**Requirements:**
Return the line containing "nodes = middle_pieces() | spout_pieces()", the line containing "for body, members", and every line between them, exactly as they stand. Output nothing else.

** begin Data excerpt **

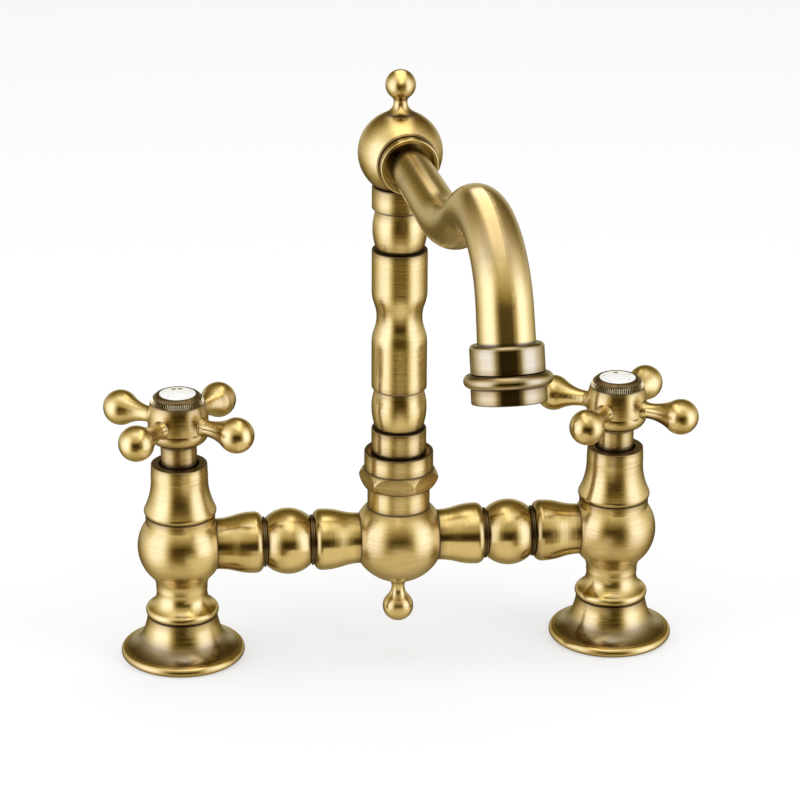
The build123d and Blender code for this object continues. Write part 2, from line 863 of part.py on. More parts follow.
def spout_place():
    """The r-z plane of the spout's centre line, turned to the spout's heading."""
    return Pos(0, 0, head_height) * Rot(0, 0, spout_heading - 90)


def tapered(path, start_radius, end_radius):
    first = Plane(path @ 0, z_dir=path % 0) * Circle(start_radius)
    last = Plane(path @ 1, z_dir=path % 1) * Circle(end_radius)
    return sweep([first, last], path=path, multisection=True)


def make_spout_tube():
    path = spout_path()
    tube = tapered(path, spout_start_radius, spout_end_radius)
    bore = tapered(path, spout_start_radius - spout_wall, spout_end_radius - spout_wall)
    return spout_place() * (tube - bore)


def outlet_frame():
    """Place whose origin is the centre of the outlet's mouth and whose +Z runs up the tube."""
    mouth = spout_points()["mouth"]
    return spout_place() * Pos(*at(mouth)) * Rot(0, spout_fall - 90, 0)


def make_outlet_collar():
    bottom = housing_height + outlet_ring_height
    top = bottom + outlet_collar_height
    inner = spout_end_radius + press_gap
    shape = turned(
        (outlet_thread_radius + press_gap, bottom),
        (outlet_collar_radius - edge_chamfer, bottom),
        (outlet_collar_radius, bottom + edge_chamfer),
        (outlet_collar_radius, top - outlet_collar_round),
        (outlet_collar_radius - outlet_collar_round, top, quarter(outlet_collar_round)),
        (inner, top),
        (inner, tube_end),
        (outlet_thread_radius + press_gap, tube_end),
    )
    return outlet_frame() * shape


def make_outlet_ring():
    top = housing_height + outlet_ring_height
    inner = outlet_thread_radius + press_gap
    edge = outlet_ring_radius - outlet_ring_height / 2
    shape = turned(
        (inner, housing_height),
        (edge, housing_height),
        (edge, top, outlet_ring_height / 2),
        (inner, top),
    )
    return outlet_frame() * shape


def make_aerator_housing():
    inner = housing_radius - housing_wall
    shape = turned(
        (inner - aerator_lip, 0),
        (housing_radius - edge_round, 0),
        (housing_radius, edge_round, quarter(edge_round)),
        (housing_radius, housing_height),
        (outlet_thread_radius, housing_height),
        (outlet_thread_radius, housing_thread_top),
        (inner, housing_thread_top),
        (inner, insert_start - screen_thickness),
        (inner - aerator_lip, insert_start - screen_thickness),
    )
    return outlet_frame() * shape


def insert_radius():
    return housing_radius - housing_wall - press_gap


def make_aerator_screen():
    bottom = insert_start - screen_thickness
    holes = Circle(screen_hole_radius)
    for ring in range(1, screen_rings + 1):
        spots = PolarLocations(screen_hole_pitch * ring, screen_ring_step * ring)
        holes += spots * Circle(screen_hole_radius)
    shape = extrude(Circle(insert_radius()) - holes, screen_thickness)
    return outlet_frame() * Pos(0, 0, bottom) * shape


def make_aerator_insert():
    outer = insert_radius()
    shape = pipe(outer, outer - insert_wall, insert_start, housing_thread_top)
    shape += rod(insert_post_radius, insert_start, housing_thread_top)
    rib = Box(2 * outer - insert_wall, insert_rib_width, housing_thread_top - insert_start)
    for number in range(insert_rib_count):
        angle = 180 / insert_rib_count * number
        shape += Pos(0, 0, (insert_start + housing_thread_top) / 2) * Rot(0, 0, angle) * rib
    return outlet_frame() * shape


def make_aerator_washer():
    shape = pipe(outlet_thread_radius, aerator_washer_inner, housing_thread_top, tube_end)
    return outlet_frame() * shape


def pillar_pieces(side, heading):
    pieces = {
        "flange": make_flange(),
        "foot_seal": make_foot_seal(),
        "pillar": make_pillar(side),
        "seat_seal": make_seat_seal(),
        "cartridge": make_cartridge(),
        "fixed_disc": make_fixed_disc(),
        "moving_disc": make_moving_disc(),
        "spindle": make_spindle(),
        "shroud": make_shroud(),
        "handle_sleeve": make_handle_sleeve(),
        "handle_hub": make_hub(heading),
        "handle_screw": make_handle_screw(),
        "index_ring": make_index_ring(),
        "index_disc": make_index_disc(),
    }
    for number, angle in enumerate(arm_angles(heading), start=1):
        pieces[f"handle_arm_{number}"] = make_arm(angle)
    return pieces


def middle_pieces():
    arm = make_bridge_arm()
    return {
        "cold_bridge_arm": arm,
        "hot_bridge_arm": Rot(0, 0, 180) * arm,
        "centre_ball": make_centre_ball(),
        "bottom_finial": make_bottom_finial(),
        "swivel_nut": make_swivel_nut(),
        "swivel_washer": make_swivel_washer(),
    }


def spout_pieces():
    return {
        "swivel_orings": make_swivel_orings(),
        "column_tube": make_column_tube(),
        "lower_ferrule": make_ferrule(ferrule_base, bead_base),
        "lower_bead": make_bead(bead_base, sleeve_base, column_radius),
        "column_sleeve": make_column_sleeve(),
        "upper_bead": make_bead(upper_bead_base, upper_ferrule_base, column_radius - upper_bead_inset),
        "upper_ferrule": make_ferrule(upper_ferrule_base, head_height - head_seat),
        "head_ball": make_head_ball(),
        "top_finial": make_top_finial(),
        "spout_collar": make_spout_collar(),
        "spout_tube": make_spout_tube(),
        "outlet_collar": make_outlet_collar(),
        "outlet_ring": make_outlet_ring(),
        "aerator_housing": make_aerator_housing(),
        "aerator_insert": make_aerator_insert(),
        "aerator_screen": make_aerator_screen(),
        "aerator_washer": make_aerator_washer(),
    }


def main():
    os.makedirs("parts", exist_ok=True)
    nodes = middle_pieces() | spout_pieces()
    for name, side, heading in (("hot", -1, hot_handle_heading), ("cold", 1, cold_handle_heading)):
        for piece, shape in pillar_pieces(side, heading).items():
            nodes[f"{name}_{piece}"] = Pos(side * pillar_x, 0, 0) * shape
    for name, shape in nodes.items():
        export_step(shape, f"parts/{name}.step")
    print(len(nodes), "nodes")


main()
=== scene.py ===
import json
import math

import bmesh
import bpy
from mathutils import Matrix, Vector

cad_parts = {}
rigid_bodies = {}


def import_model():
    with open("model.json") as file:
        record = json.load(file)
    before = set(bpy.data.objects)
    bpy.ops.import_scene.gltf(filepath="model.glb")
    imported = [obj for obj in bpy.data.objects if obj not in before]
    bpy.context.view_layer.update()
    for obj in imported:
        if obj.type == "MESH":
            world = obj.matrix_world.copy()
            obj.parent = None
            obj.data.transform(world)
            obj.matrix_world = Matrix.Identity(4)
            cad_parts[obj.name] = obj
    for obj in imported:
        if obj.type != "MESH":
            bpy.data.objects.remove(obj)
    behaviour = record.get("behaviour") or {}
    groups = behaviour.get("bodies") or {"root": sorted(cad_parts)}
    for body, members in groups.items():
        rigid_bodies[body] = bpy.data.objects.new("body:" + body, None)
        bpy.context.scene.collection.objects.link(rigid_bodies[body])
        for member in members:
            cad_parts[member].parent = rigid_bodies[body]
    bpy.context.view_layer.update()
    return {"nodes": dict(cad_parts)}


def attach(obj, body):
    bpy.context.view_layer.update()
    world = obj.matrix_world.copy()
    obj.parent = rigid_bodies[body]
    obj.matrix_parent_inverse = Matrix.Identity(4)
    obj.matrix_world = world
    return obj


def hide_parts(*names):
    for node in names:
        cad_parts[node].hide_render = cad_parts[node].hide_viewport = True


for leftover in list(bpy.data.objects):  # start from an empty room
    bpy.data.objects.remove(leftover)

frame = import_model()
cadNodes = frame["nodes"]
mm = 0.001
print("frame loaded,", len(cadNodes), "nodes")


class Wire:
    # one value of a node tree, so that shader maths reads as Python
    def __init__(self, sheet, socket):
        self.sheet = sheet
        self.socket = socket

    def other(self, name):
        return Wire(self.sheet, self.socket.node.outputs[name])

    def __add__(self, value):
        return self.sheet.maths("ADD", self, value)

    def __sub__(self, value):
        return self.sheet.maths("SUBTRACT", self, value)

    def __rsub__(self, value):
        return self.sheet.maths("SUBTRACT", value, self)

    def __mul__(self, value):
        return self.sheet.maths("MULTIPLY", self, value)

    def __truediv__(self, value):
        return self.sheet.maths("DIVIDE", self, value)

    def __abs__(self):
        return self.sheet.maths("ABSOLUTE", self)

    __radd__ = __add__


class NodeSheet:
    # one node tree, emptied, with a single way to add a node
    def __init__(self, tree):
        self.tree = tree
        tree.nodes.clear()

    def node(self, kind, settings=None, sockets=None, output=0):
        made = self.tree.nodes.new(kind)
        for key, value in (settings or {}).items():
            if key == "stops":
                self.setStops(made.color_ramp, value)
            else:
                setattr(made, key, value)
        for key, value in (sockets or {}).items():
            self.feed(made.inputs[key], value)
        return Wire(self, made.outputs[output]) if made.outputs else made

    def feed(self, socket, value):
        if isinstance(value, Wire):
            self.tree.links.new(value.socket, socket)
        elif socket.type == "RGBA" and len(value) == 3:
            socket.default_value = (*value, 1)
        else:
            socket.default_value = value

    def setStops(self, ramp, stops):
        while len(ramp.elements) < len(stops):
            ramp.elements.new(0.5)
        for element, (place, colour) in zip(ramp.elements, stops):
            element.position = place
            element.color = (*colour, 1)

    def maths(self, operation, *values):
        return self.node("ShaderNodeMath", {"operation": operation}, dict(enumerate(values)))

    def vector(self, operation, first, second, output=0):
        return self.node("ShaderNodeVectorMath", {"operation": operation}, {0: first, 1: second}, output)

    def dot(self, first, second):
        return self.vector("DOT_PRODUCT", first, second, "Value")

    def blend(self, share, first, second, kind="MIX"):
        return self.node("ShaderNodeMix", {"data_type": "RGBA", "blend_type": kind},
                         {0: share, 6: first, 7: second}, 2)

    def fade(self, value, start, end, low=0.0, high=1.0):
        # smooth step from low to high while value goes from start to end
        return self.node("ShaderNodeMapRange", {"interpolation_type": "SMOOTHSTEP"},
                         {"Value": value, "From Min": start, "From Max": end, "To Min": low, "To Max": high})

    def noise(self, place, scale, detail=2.0, roughness=0.5, distortion=0.0):
        return self.node("ShaderNodeTexNoise", None, {"Vector": place, "Scale": scale, "Detail": detail,
                                                      "Roughness": roughness, "Distortion": distortion})

    def bump(self, strength, distance, height):
        return self.node("ShaderNodeBump", None, {
            "Strength": strength, "Distance": distance, "Height": height})

    def point(self, x=0.0, y=0.0, z=0.0):
        return self.node("ShaderNodeCombineXYZ", None, {0: x, 1: y, 2: z})

    def aroundUpright(self, place, centre):
        # the place counted from this centre, the same without its height, and how far out that is
        local = self.vector("SUBTRACT", place, centre)
        flat = self.vector("MULTIPLY", local, (1, 1, 0))
        return local, flat, self.vector("LENGTH", flat, (0, 0, 0), "Value")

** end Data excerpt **

**Result below:**
    nodes = middle_pieces() | spout_pieces()
    for name, side, heading in (("hot", -1, hot_handle_heading), ("cold", 1, cold_handle_heading)):
        for piece, shape in pillar_pieces(side, heading).items():
            nodes[f"{name}_{piece}"] = Pos(side * pillar_x, 0, 0) * shape
    for name, shape in nodes.items():
        export_step(shape, f"parts/{name}.step")
    print(len(nodes), "nodes")


main()
=== scene.py ===
import json
import math

import bmesh
import bpy
from mathutils import Matrix, Vector

cad_parts = {}
rigid_bodies = {}


def import_model():
    with open("model.json") as file:
        record = json.load(file)
    before = set(bpy.data.objects)
    bpy.ops.import_scene.gltf(filepath="model.glb")
    imported = [obj for obj in bpy.data.objects if obj not in before]
    bpy.context.view_layer.update()
    for obj in imported:
        if obj.type == "MESH":
            world = obj.matrix_world.copy()
            obj.parent = None
            obj.data.transform(world)
            obj.matrix_world = Matrix.Identity(4)
            cad_parts[obj.name] = obj
    for obj in imported:
        if obj.type != "MESH":
            bpy.data.objects.remove(obj)
    behaviour = record.get("behaviour") or {}
    groups = behaviour.get("bodies") or {"root": sorted(cad_parts)}
    for body, members in groups.items():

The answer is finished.